As the team’s focus shifted off-track, with rumors of Verstappen shopping around for other teams, two parties began to emerge within Red Bull: those who were pro-Horner and those, like Verstappen’s father, who said the team would be “torn apart” if he stayed. Red Bull’s lead designer, Adrian Newey, announced he was moving to Aston Martin a month after the 2024 season began. The team’s sporting director was quick to follow suit, leaving Red Bull in favor of Sauber. Sergio “Checo” Perez’s flailing form, paired with McLaren’s performance gain and a series of driver promotions and subsequent demotions, only exacerbated what was looking more and more inevitable.
But even less than a year ago in the midst of a seven-race losing streak, it seemed premature to discount Verstappen. Red Bull, at least on the surface, still looked like its casually-cool self — especially 6,000 miles away from another loss on the race track.
On a misty Saturday morning in September, I stood against a barricaded press pit branded with Red Bull’s signature charging bulls logo. The energy drink giant had turned downtown Minneapolis into an impromptu race track. Former F1 driver David Coulthard joined a collection of Red Bull-backed motorsport athletes in painting thin layers of black rubber on the intersection of South Fourth Street and Portland Avenue.

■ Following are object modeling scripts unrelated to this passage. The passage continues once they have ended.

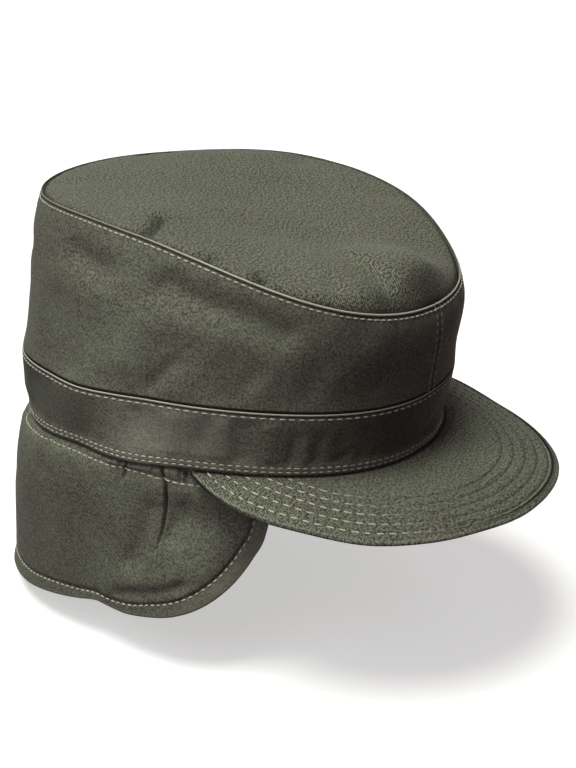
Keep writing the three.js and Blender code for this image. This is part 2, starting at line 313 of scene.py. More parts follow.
def weld(mesh):
    """Joins the points that meet in one place, such as the middle of the top panel."""
    worked = bmesh.new()
    worked.from_mesh(mesh)
    bmesh.ops.remove_doubles(worked, verts=worked.verts, dist=1e-6)
    worked.to_mesh(mesh)
    worked.free()


# %% [markdown]
# ## The band
# The band is a strip of doubled cloth round the head. Its upper edge is folded under and stitched down
# over the crown, which leaves a thin ridge, pale from wear and a painted highlight, with a stitched channel
# below it. Two close rows of stitches hold its lower edge, and between the rows the cloth puckers, because
# it was eased on.
# %% The band's surface
BAND_CLOTH = 1.6
UPPER_ROW = 2.5  # from the band's upper edge down to its stitches
LOWER_ROWS = (1.5, 3.5)  # from its lower edge up
TOP_LINES = ((0.1, 0.5, 0.35), (-0.4, UPPER_ROW - 0.8, 0.6))  # a ridge and the stitched channel below it
LOWER_LINES = [(-0.24, row, 0.5) for row in LOWER_ROWS]
EDGE_SHARE = 0.38  # what is left of the cloth's thickness at the upper edge

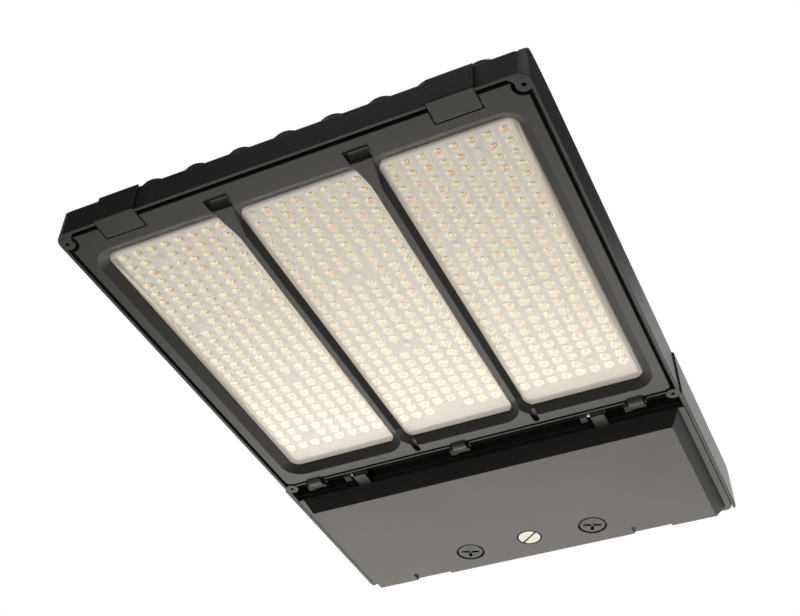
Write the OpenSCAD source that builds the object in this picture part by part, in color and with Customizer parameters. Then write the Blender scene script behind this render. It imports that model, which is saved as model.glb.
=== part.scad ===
// Shoebox area light. A die-cast housing carries three boards of small lamps under
// clear lens plates, a lens frame that hinges down from its rear edge, and a driver
// box at the back with a door on the same hinge line.
// X runs to the right, Y from the front edge to the arm face, Z up.
// The light shines down. The origin is the centre of the arm face.

/* [Body] */
// Width over the lower rim
rim_w = 340; // [334:1:352]
// Length from the front wall to the arm face
body_len = 494; // [486:1:530]
// Height of the side walls above the rim
body_h = 41; // [39:0.5:50]
// Height of the front wall
front_h = 22; // [20:0.5:28]
// Thickness of the rim and front wall
wall = 2.2; // [1.8:0.1:3]
// Lean of each side wall from rim to top
side_draft = 1.8; // [0.5:0.1:3]
// How far the driver box is wider than the rim, each side
box_flare = 1.4; // [0.6:0.1:2]
// Radius of the front corners in plan
corner_r = 9; // [6:0.5:12]

/* [Cooling] */
// Number of broad ribs that start at the front edge
rib_count = 9; // [5:2:9]
// Distance of the outermost ribs from the sides
rib_margin = 32.8; // [31:0.1:36]
// Width of a rib at its nose
rib_w = 18; // [14:0.5:20]
// Thickness of the rib's blade behind the nose
rib_blade = 3.2; // [2.5:0.1:5]
// Height of the ribs above the rim
rib_h = 36.5; // [35:0.5:40]
// Thin fins between two ribs
fins_per_bay = 2; // [1:1:3]
// Thickness of a thin fin
fin_t = 2.4; // [1.8:0.1:3]
// Distance of the thin fins from the front wall
fin_setback = 30; // [20:1:60]
// Thickness of the deck that carries the boards
deck_t = 3.6; // [3:0.1:6]

/* [Lens frame] */
// Gap between the front wall and the frame
frame_front = 5.5; // [4.5:0.1:7]
// Length of the frame
frame_len = 312; // [306:1:320]
// Gap between the rim and the frame at each side
frame_gap = 2.9; // [2:0.1:4]
// Thickness of the frame
frame_h = 6.6; // [6.4:0.1:8]
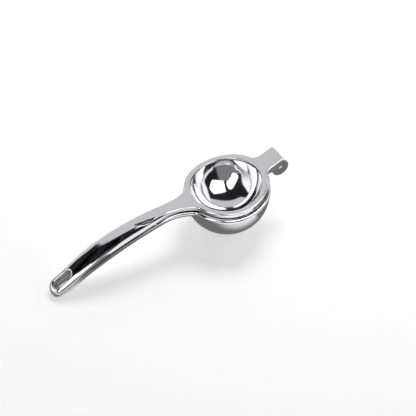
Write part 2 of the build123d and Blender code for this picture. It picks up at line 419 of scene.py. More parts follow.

For many of the tens of thousands of midwesterners standing on light poles and retaining walls to get a better vantage point, it was their first time seeing a Formula 1 car and driver in the flesh. The show runs act as some of the best marketing money can buy: showcasing exactly what people are missing by not watching Formula 1 live. It’s not surprising that taking the sport on the road was Red Bull’s idea. The team is known for brainstorming even the most out-there ideas and bringing them to fruition: from Coulthard doing donuts nearly 700 feet in the air atop a helipad in Dubai to a then-18-year-old Verstappen climbing the snow-packed slope of the Streif ski run in a Red Bull Formula 1 car in Kitzbühel, Austria.
On the eve of Red Bull’s Minneapolis show run, the RB7 — adorned with a number 37 and a modern paint job — belted out a pitchy “Star Spangled Banner” from its engine, some employee’s far-out idea that got the green light. Characteristic of the brand, a rooftop party followed, complete with vodka Red Bulls, blaring music and a whole host of sponsored athletes. A brief peek over the railing revealed the RB7. It sat atop a pedestal in the city’s sculpture garden as if it were a piece of public art.
A handful of months later, the memory of the race car’s paint job doesn't quite scream masterpiece and is instead a callback to the peak before a rapid descent. Without the sheen of two trophies and an awe-inspiring dominant driving streak from Verstappen, being the sport’s resident “cool” team doesn’t look so effortless anymore.
But if anything, Red Bull stays true to its ruthless stereotype. What has made the energy drink empire so successful in the sport is making risky decisions when it matters most. The kind of risk that puts a 17-year-old in a car going over 200 mph. The kind of risk that sometimes requires cutting corners and bringing a scrappy fight to a polished sport.
Some of those risks reaped big rewards, like Verstappen’s four titles and resume of records. Others, like not putting Horner on leave during an active investigation for inappropriate workplace behavior, threatened reputational damage to the brand.
In Red Bull’s eyes, firing the man who led the team to six constructors’ championships and eight drivers’ titles is worth the risk. Now run by former Racing Bulls team principal Laurent Mekies, the team will attempt to keep Verstappen trade talks at bay and hold together what is left of a Formula 1 team.
Red Bull without Verstappen would be the team’s biggest risk of all.